The investor question
The best case for Onto is that AI silicon keeps moving from chip-level competition to system-level manufacturing. In that world, HBM stacks, chiplet packages, advanced substrates, gate-all-around devices, and factory analytics all need more inspection and metrology per dollar of compute capacity.
The bear case is not that Onto lacks relevance. It clearly has relevance. The bear case is that relevance gets capitalized too early. Semiconductor equipment demand still moves in cycles. A pause in advanced packaging capex, a slower HBM digestion period, a delayed Rigaku close, or integration friction from Semilab would all hit a stock trading on the assumption that process control is becoming more valuable.
That leaves ONTO as a watchlist name with a clear trigger set. The company needs to convert the Q2 guide, show that Dragonfly and Atlas demand is durable, prove that Semilab can add the expected 2026 revenue without damaging margins, and turn the Rigaku alignment into customer wins rather than just strategic language.

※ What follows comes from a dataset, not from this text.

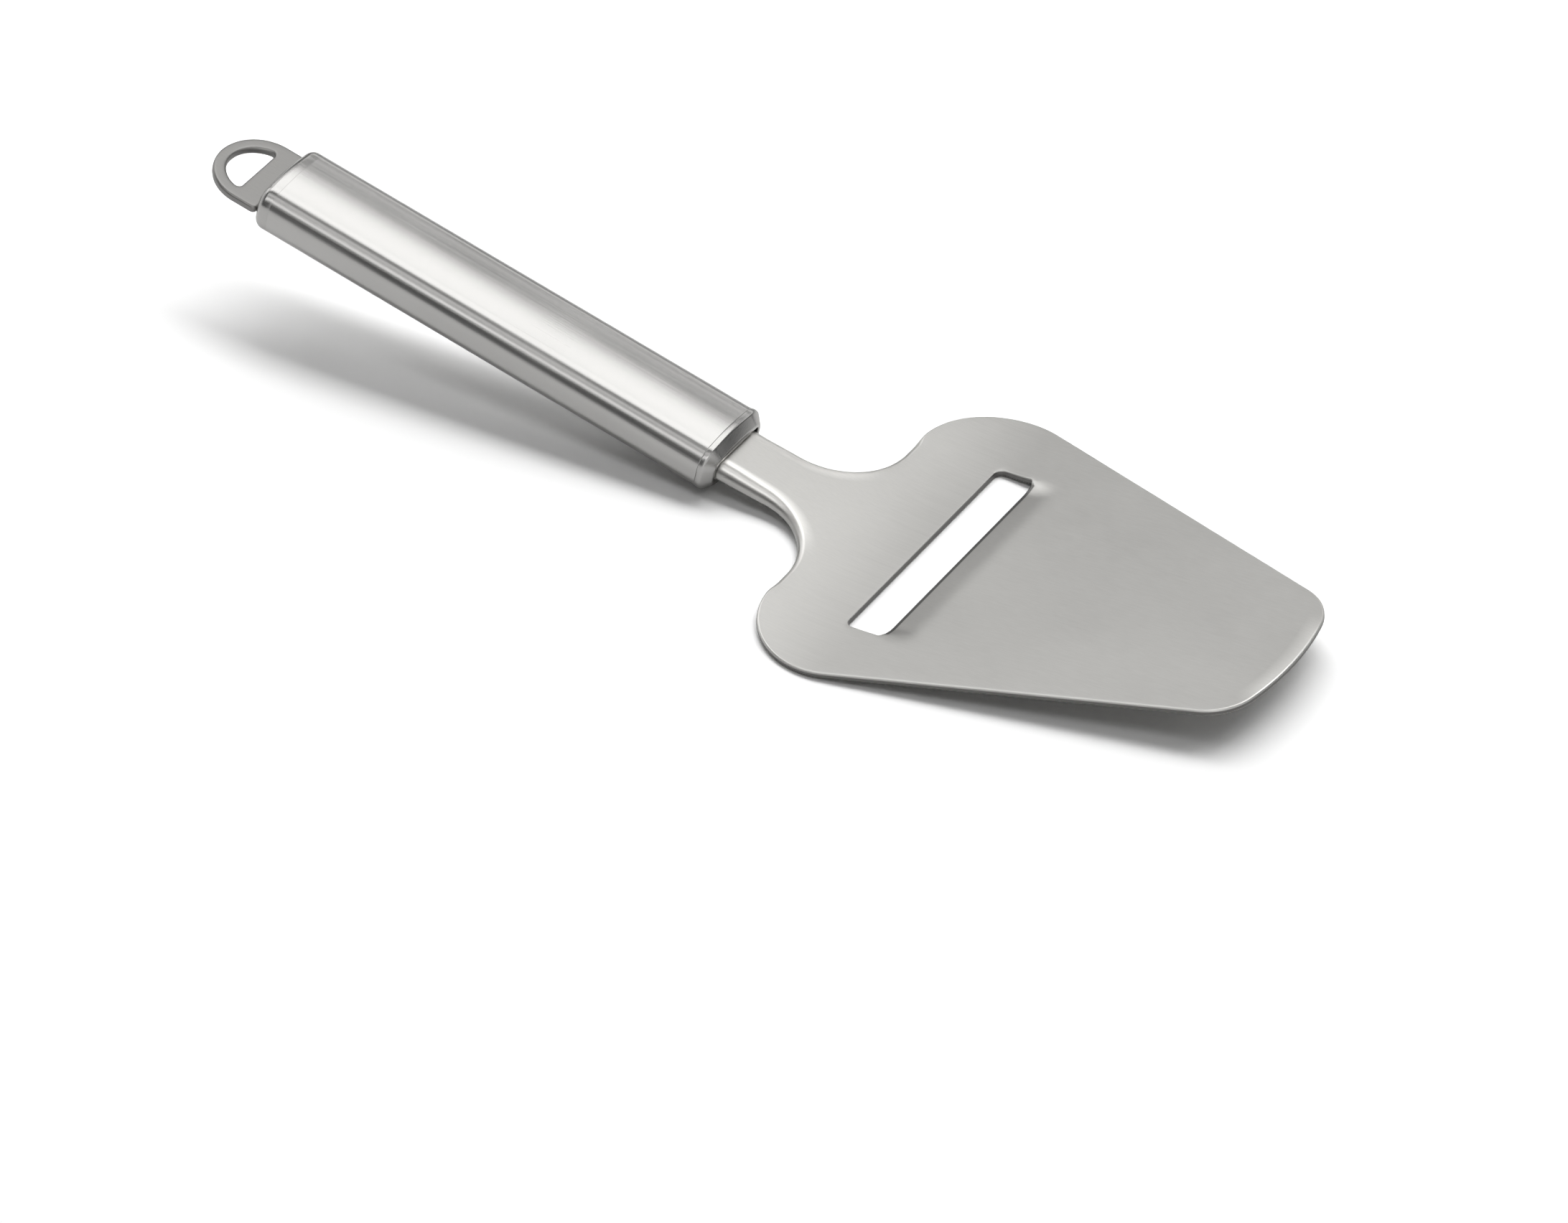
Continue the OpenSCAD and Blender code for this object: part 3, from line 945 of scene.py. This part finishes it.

If that happens, Onto Innovation deserves a bigger place in the AI infrastructure map. It is not the chip. It is the measurement layer that decides whether the chip can be built well enough, often enough, and cheaply enough to matter.
This article is editorial market analysis, not investment advice. Stock prices, analyst targets, semiconductor equipment demand, and company guidance can change quickly after publication.